Design, local structural stress, and global dynamic response analysis of a steel semi-submersible hull for a 10-MW floating wind turbine

Abstract

Platforms for floating wind turbines cannot be designed using conventional procedures like other offshore constructions. The design of floating wind turbine platforms must consider the significant nonlinearity of the fully coupled aero-hydro-servo-elastic dynamics, which necessitates a time-domain load transfer for structural stress analysis. This article presents and verifies an effective yet practical design method for floating wind turbine platforms, which can provide reasonable internal stress for design checks. A robust design process is proposed.
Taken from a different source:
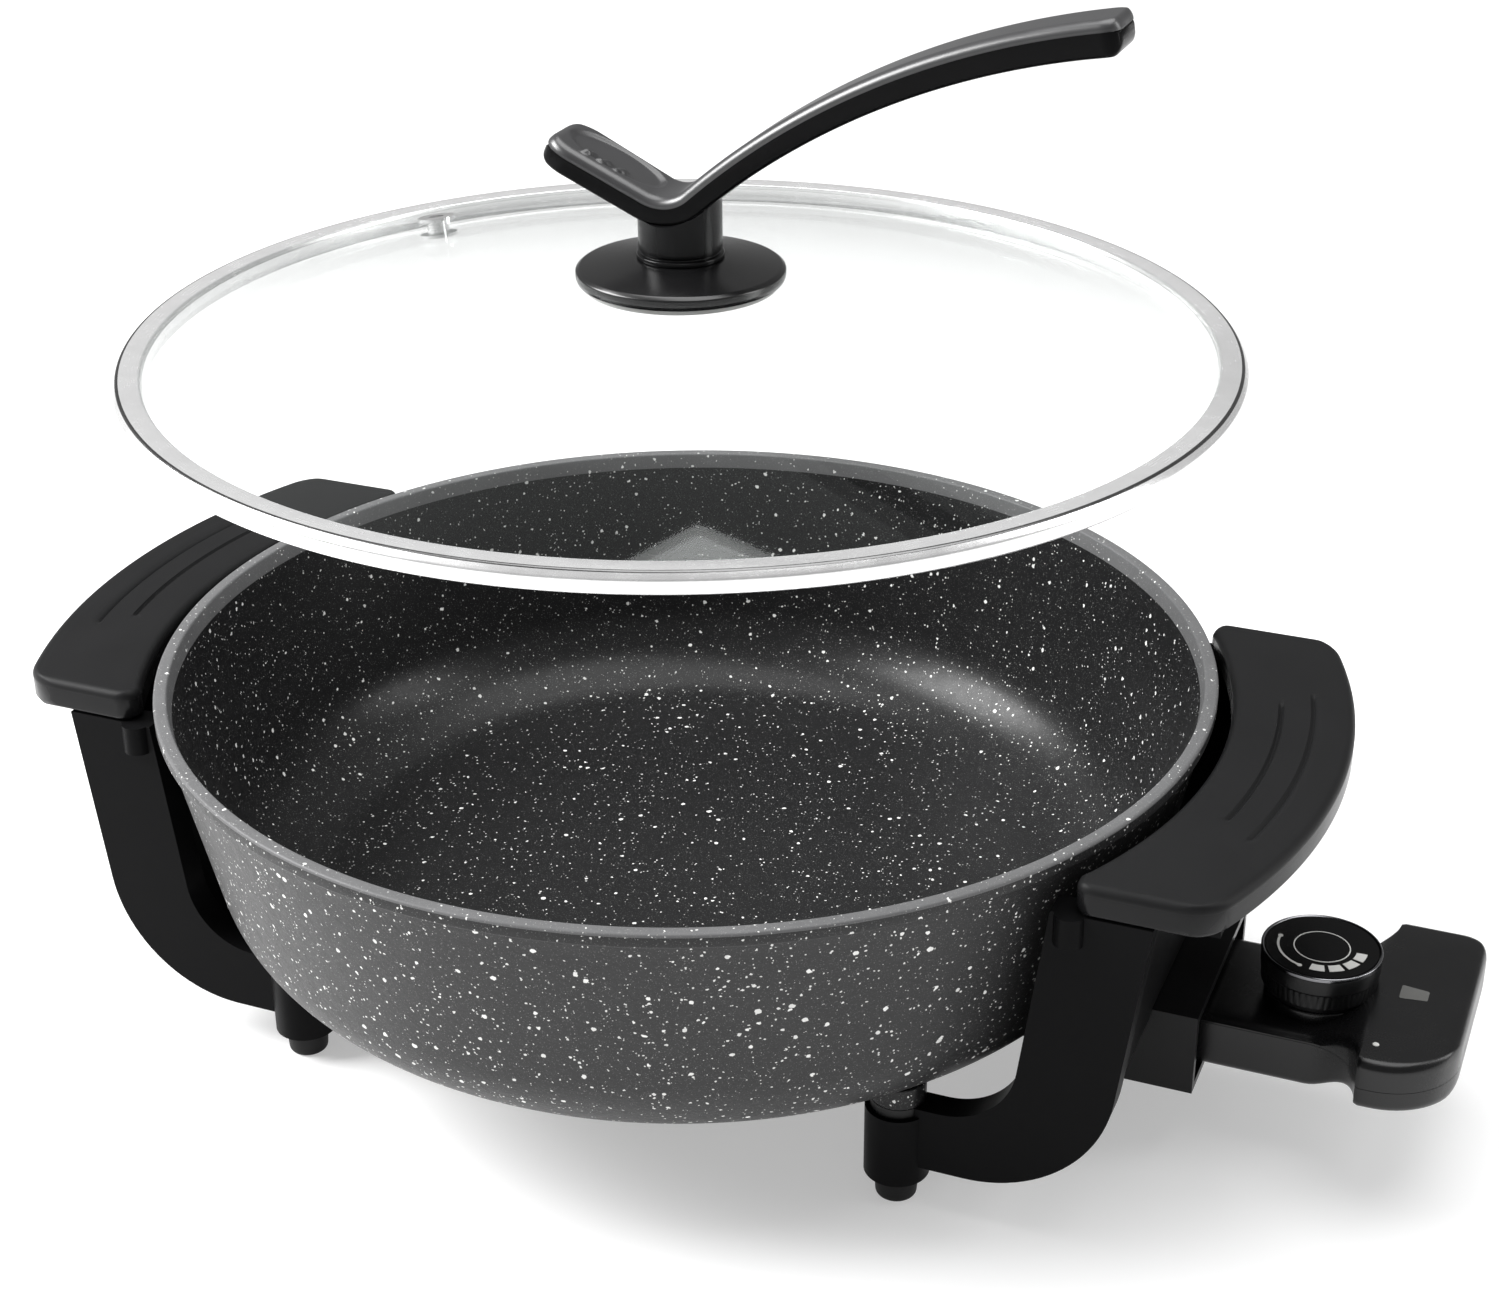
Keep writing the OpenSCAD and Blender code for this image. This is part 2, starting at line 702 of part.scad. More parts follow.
module handle_stem() {
    place() color([0.06, 0.06, 0.06]) difference() {
        translate([0, 0, flange_top_z]) cylinder(h = vee_z - flange_top_z, r = stem_r);
        upright(-2 * stem_r, 2 * stem_r) above_handle();
        translate([0, 0, flange_top_z - 1]) cylinder(h = stem_h - 4, r = bolt_r + seat_gap, $fn = fine);
    }
}

module handle_body() {
    place() color([0.05, 0.05, 0.05]) handle_layer(-half_t, half_t - cap_t);
}

module handle_cap() {
    place() color([0.16, 0.16, 0.16]) handle_layer(half_t - cap_t, half_t);
}

module lid_washer() {
    place() color([0.75, 0.75, 0.75]) translate([0, 0, washer_z]) difference() {
        cylinder(h = washer_t, r = washer_r, $fn = fine);
        translate([0, 0, -1]) cylinder(h = washer_t + 2, r = bolt_r + seat_gap, $fn = fine);
    }
}

module lid_screw() {
    place() color([0.7, 0.7, 0.7]) translate([0, 0, washer_z])
        screw(bolt_r, bolt_head_r, 2.2, flange_top_z + stem_h - 7 - washer_z);
}

// Plan of the probe's neck, taken in by d
module neck_plan(d) {
    round_rect(neck_x + d, head_x + 6 - d, -neck_w / 2 + d, neck_w / 2 - d, 2.5);
}

// Plan of the probe's head, taken in by d
module head_plan(d) {
    round_rect(head_x + d, head_end_x - d, -head_w / 2 + d, head_w / 2 - d, head_corner - d);
}

// Plan of the flare between neck and head, taken in by d
module flare_plan(d) {
    half = neck_w / 2 + flare_r;
    difference() {
        translate([head_x - flare_r + d, -half + d]) square([flare_r + 5, 2 * (half - d)]);
        for (side = [-1, 1]) translate([head_x - flare_r, side * half]) circle(flare_r + d, $fn = fine);
    }
}

// Outside of the whole probe, taken in by d on every side
module probe_outer(d) {
    translate([0, 0, neck_z + d]) linear_extrude(neck_h - 2 * d) neck_plan(d);
    translate([0, 0, head_z + d]) linear_extrude(neck_z + neck_h - head_z - 2 * d) flare_plan(d);
    translate([0, 0, head_z + d]) linear_extrude(head_h - 2 * d) head_plan(d);
}

module below(z) {
    translate([neck_x - 10, -head_w, z - 100]) cube([neck_len + head_len + 30, 2 * head_w, 100]);
}

module pin_entries() {
    at_pins() rod_x(neck_x - 1, neck_x + shell_t + 1, 0, terminal_z, pin_r + slide_gap);
    rod_x(neck_x - 1, neck_x + shell_t + 1, 0, terminal_z, rod_r + seat_gap);
}

module gland_hole() {
    translate([gland_x, head_w / 2 - 10, gland_z]) rotate([-90, 0, 0])
        cylinder(h = 20, r = gland_r - 1.5 + seat_gap, $fn = fine);
}

module probe_lower_shell() {
    place() color([0.06, 0.06, 0.06]) difference() {
        union() {
            intersection() {
                difference() {
                    probe_outer(0);
                    probe_outer(shell_t);
                }
                below(part_z);
            }
            for (p = post_places) translate([p[0], p[1], head_z + 0.5]) cylinder(h = part_z - head_z - 0.5, r = 4, $fn = fine);
        }
        pin_entries();
        gland_hole();
        for (p = post_places) translate([p[0], p[1], head_z - 1]) {
            cylinder(h = head_h, r = 1.5 + seat_gap, $fn = fine);
            cylinder(h = 3.2, r = 3, $fn = fine);
        }
    }
}

module probe_upper_shell() {
    top = head_z + head_h;
    place() color([0.06, 0.06, 0.06]) difference() {
        union() {
            difference() {
                union() {
                    probe_outer(0);
                    translate([dial_x, 0, neck_z + neck_h - 1]) cylinder(h = seat_z - neck_z - neck_h + 1, r = dial_r - 2);
                }
                probe_outer(shell_t);
                below(part_z);
            }
            for (p = post_places) translate([p[0], p[1], part_z]) cylinder(h = top - part_z - 1, r = 4, $fn = fine);
        }
        translate([dial_x, 0, part_z]) cylinder(h = 30, r = spindle_r + spindle_gap, $fn = fine);
        translate([lens_x, 0, top - shell_t - 1]) linear_extrude(shell_t + 2) lens_plan(seat_gap);
        gland_hole();
        for (p = post_places) translate([p[0], p[1], part_z - 1]) cylinder(h = 7, r = 1.5 + seat_gap, $fn = fine);
    }
}

// Trapezoid window, grown by g
module lens_plan(g) {
    polygon([[-3.6 - g, -2.6 - g], [3.6 + g, -1.6 - g], [3.6 + g, 1.6 + g], [-3.6 - g, 2.6 + g]]);
}

module sensor_rod() {
    tip = neck_x - rod_out + slide_gap;
    place() color([0.75, 0.75, 0.75]) {
        rod_x(tip + rod_r, carrier_x, 0, terminal_z, rod_r);
        translate([tip + rod_r, 0, terminal_z]) sphere(rod_r, $fn = fine);
    }
}

module pin_sockets() {
    place() color([0.78, 0.6, 0.3]) at_pins() difference() {
        rod_x(neck_x + shell_t + 0.1, carrier_x, 0, terminal_z, pin_r + slide_gap + 1);
        rod_x(neck_x, carrier_x - 1, 0, terminal_z, pin_r + slide_gap);
    }
}

module contact_carrier() {
    w = neck_w - 2 * shell_t - 1;
    h = neck_h - 2 * shell_t - 1;
    place() color([0.92, 0.9, 0.85]) translate([carrier_x, -w / 2, terminal_z - h / 2]) cube([carrier_len, w, h]);
}

// Strip of metal from the carrier towards the head, at side y and height z
module blade(y, z, length, wide) {
    translate([carrier_x + carrier_len, y - wide / 2, z]) cube([length, wide, 0.8]);
}

module bimetal_blade() {
    place() color([0.7, 0.55, 0.4]) blade(0, terminal_z - 3.5, 24, 8);
}

module fixed_contact() {
    place() color([0.78, 0.6, 0.3]) {
        blade(12, terminal_z - 1, 26, 6);
        translate([carrier_x + carrier_len + 22, 12, terminal_z - 0.2]) cylinder(h = 1.2, r = 2, $fn = fine);
    }
}

module moving_contact() {
    place() color([0.78, 0.6, 0.3]) {
        blade(12, terminal_z + 2.4, 30, 5);
        translate([carrier_x + carrier_len + 22, 12, terminal_z + 1.2]) cylinder(h = 1.2, r = 2, $fn = fine);
    }
}

module indicator_lens() {
    place() color([0.75, 0.75, 0.72]) translate([lens_x, 0, head_z + head_h - shell_t]) linear_extrude(shell_t) lens_plan(0);
}

module indicator_lamp() {
    place() color([0.9, 0.4, 0.1]) translate([lens_x, 0, head_z + head_h - shell_t - 6]) {
        cylinder(h = 3.5, r = 1.6, $fn = fine);
        translate([0, 0, 3.5]) sphere(1.6, $fn = fine);
    }
}

module shell_screws() {
    place() color([0.7, 0.7, 0.7]) for (p = post_places) translate([p[0], p[1], head_z + 2.2]) screw(1.5, 2.7, 1.6, head_h - 6);
}

module cord_gland() {
    y = head_w / 2;
    place() color([0.05, 0.05, 0.05]) translate([gland_x, 0, gland_z]) rotate([-90, 0, 0]) difference() {
        union() {
            translate([0, 0, y]) cylinder(h = gland_len - shell_t - 2, r1 = gland_r, r2 = gland_r - 0.8, $fn = fine);
            translate([0, 0, y - shell_t - 2]) cylinder(h = shell_t + 2, r = gland_r - 1.5, $fn = fine);
        }
        translate([0, 0, y - shell_t - 3]) cylinder(h = gland_len + 4, r = gland_bore_r, $fn = fine);
    }
}

module at_dial(z) {
    translate([dial_x, 0, z]) children();
}

module dial_knob() {
    skirt_r = dial_r - 0.6;
    place() color([0.05, 0.05, 0.05]) difference() {
        at_dial(dial_z) cylinder(h = dial_h - 1.2, r = skirt_r);
        for (i = [0 : rib_count - 1]) at_dial(dial_z + 3) rotate([0, 0, i * 360 / rib_count])
            translate([skirt_r + 0.3, 0, 0]) rotate([0, 0, 45]) cube([2 * rib_d, 2 * rib_d, 2 * (dial_h - 6)], center = true);
        at_dial(dial_z - 1) cylinder(h = dial_h - 3, r = spindle_r + seat_gap, $fn = fine);
    }
}

module dial_ring() {
    place() color([0.8, 0.8, 0.8]) at_dial(dial_top_z - 1.2) difference() {
        cylinder(h = 1.2, r = dial_r);
        translate([0, 0, -1]) cylinder(h = 3, r = dial_r - ring_w);
    }
}

module dial_face() {
    place() color([0.04, 0.04, 0.04]) at_dial(dial_top_z - 1.2) cylinder(h = 1, r = dial_r - ring_w - seat_gap);
}

module dial_spindle() {
    low = part_z - 2;
    place() color([0.7, 0.7, 0.7]) at_dial(low) cylinder(h = dial_z + dial_h - 5 - low, r = spindle_r, $fn = fine);
}

pan();
heating_element();
terminal_pins();
terminal_insulators();
socket_housing();
socket_screws();
left_grip();
right_grip();
left_leg_frame();
right_leg_frame();
grip_screws();
leg_screws();
leg_spacers();
foot_front_left();
foot_front_right();
foot_rear_left();
foot_rear_right();
lid_glass();
lid_rim();
vent_grommet();
flange_gasket();
handle_flange();
handle_stem();
handle_body();
handle_cap();
lid_washer();
lid_screw();
probe_lower_shell();
probe_upper_shell();
sensor_rod();
pin_sockets();
contact_carrier();
bimetal_blade();
fixed_contact();
moving_contact();
indicator_lens();
indicator_lamp();
shell_screws();
cord_gland();
dial_knob();
dial_ring();
dial_face();
dial_spindle();
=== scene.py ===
"""Round electric skillet: smooth surfaces, finishes and a studio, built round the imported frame.

Every new shape is a surface worked out with numpy, in metres. The pan and the lid share one upright
axis at AXIS_X; the probe and its dial lie on the +X side."""

import json
import math

import bmesh
import bpy
import numpy as np
from mathutils import Matrix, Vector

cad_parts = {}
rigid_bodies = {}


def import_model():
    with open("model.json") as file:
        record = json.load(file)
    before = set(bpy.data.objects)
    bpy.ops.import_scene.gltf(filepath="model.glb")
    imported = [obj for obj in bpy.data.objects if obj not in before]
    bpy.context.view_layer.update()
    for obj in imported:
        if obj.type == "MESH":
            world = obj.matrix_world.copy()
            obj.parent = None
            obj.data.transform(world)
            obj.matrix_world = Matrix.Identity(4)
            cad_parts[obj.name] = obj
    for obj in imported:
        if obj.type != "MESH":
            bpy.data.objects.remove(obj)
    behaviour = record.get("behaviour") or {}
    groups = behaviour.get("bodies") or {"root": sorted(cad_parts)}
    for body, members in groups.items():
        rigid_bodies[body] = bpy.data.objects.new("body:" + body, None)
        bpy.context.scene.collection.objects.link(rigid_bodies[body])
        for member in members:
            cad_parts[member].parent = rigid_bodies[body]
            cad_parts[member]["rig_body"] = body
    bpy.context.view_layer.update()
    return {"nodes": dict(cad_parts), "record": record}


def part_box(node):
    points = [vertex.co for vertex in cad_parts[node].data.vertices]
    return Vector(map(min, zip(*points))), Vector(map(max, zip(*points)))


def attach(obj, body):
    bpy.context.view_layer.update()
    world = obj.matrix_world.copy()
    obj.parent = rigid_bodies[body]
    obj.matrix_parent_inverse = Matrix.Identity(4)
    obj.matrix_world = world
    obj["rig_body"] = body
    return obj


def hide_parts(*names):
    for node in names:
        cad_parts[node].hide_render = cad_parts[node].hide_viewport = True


bl_info = {
    "name": "Electric skillet",
    "version": (1, 0, 0),
    "blender": (4, 5, 0),
    "location": "3D View > Sidebar > Skillet",
    "description": "Builds the surfaces, finishes and studio of a round electric skillet",
    "category": "Add Mesh",
}

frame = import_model()
MM = 0.001
TURN = 2 * math.pi
TINY = 1e-7

LID_LOW, LID_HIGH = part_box("lid_rim")
AXIS_X = (LID_LOW.x + LID_HIGH.x) / 2
PAN_LOW, PAN_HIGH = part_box("pan")
RIM_R = PAN_HIGH.y
RIM_Z = PAN_HIGH.z
GRIP_LOW, GRIP_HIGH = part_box("right_grip")
FOOT_LOW, FOOT_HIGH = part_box("foot_front_left")
GLASS_LOW, GLASS_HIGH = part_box("lid_glass")
FLANGE_LOW, FLANGE_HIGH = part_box("handle_flange")
STEM_LOW, STEM_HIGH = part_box("handle_stem")
BODY_LOW, BODY_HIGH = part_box("handle_body")
CAP_LOW, CAP_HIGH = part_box("handle_cap")
SHELL_LOW, SHELL_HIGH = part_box("probe_lower_shell")
TOP_LOW, TOP_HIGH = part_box("probe_upper_shell")
KNOB_LOW, KNOB_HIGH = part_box("dial_knob")
RING_LOW, RING_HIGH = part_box("dial_ring")
DIAL_X = (RING_LOW.x + RING_HIGH.x) / 2


# ---------------------------------------------------------------- surfaces


def grid_faces(m, n, wrap_u, wrap_v):
    """Quads between neighbouring points of an m by n grid.
    A wrapped direction joins its last line to its first."""
    u = np.arange(m if wrap_u else m - 1)[:, None]
    v = np.arange(n if wrap_v else n - 1)[None, :]
    u2, v2 = (u + 1) % m, (v + 1) % n
    return np.stack([u * n + v, u2 * n + v, u2 * n + v2, u * n + v2], -1).reshape(-1, 4)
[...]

Following the proposed method and procedure of a 10-MW wind turbine, a steel semi-submersible platform is developed with the criterion for the steel platform’s design checks, intact stability analysis, natural period analysis, and buckling analysis executed. A tangible concept is established, along with fully coupled numerical models of the 10-MW wind turbines supported on the steel structure. The dynamic behavior of the steel platform is evaluated by accessing and comparing the dynamic performances of the concrete- and steel-support wind turbine numerical models. The key findings and conclusions from the steel platform’s design and numerical study are summarized below. In addition, future design and analysis ideas are proposed, expanding the engineering practice and research on floating wind turbine platforms.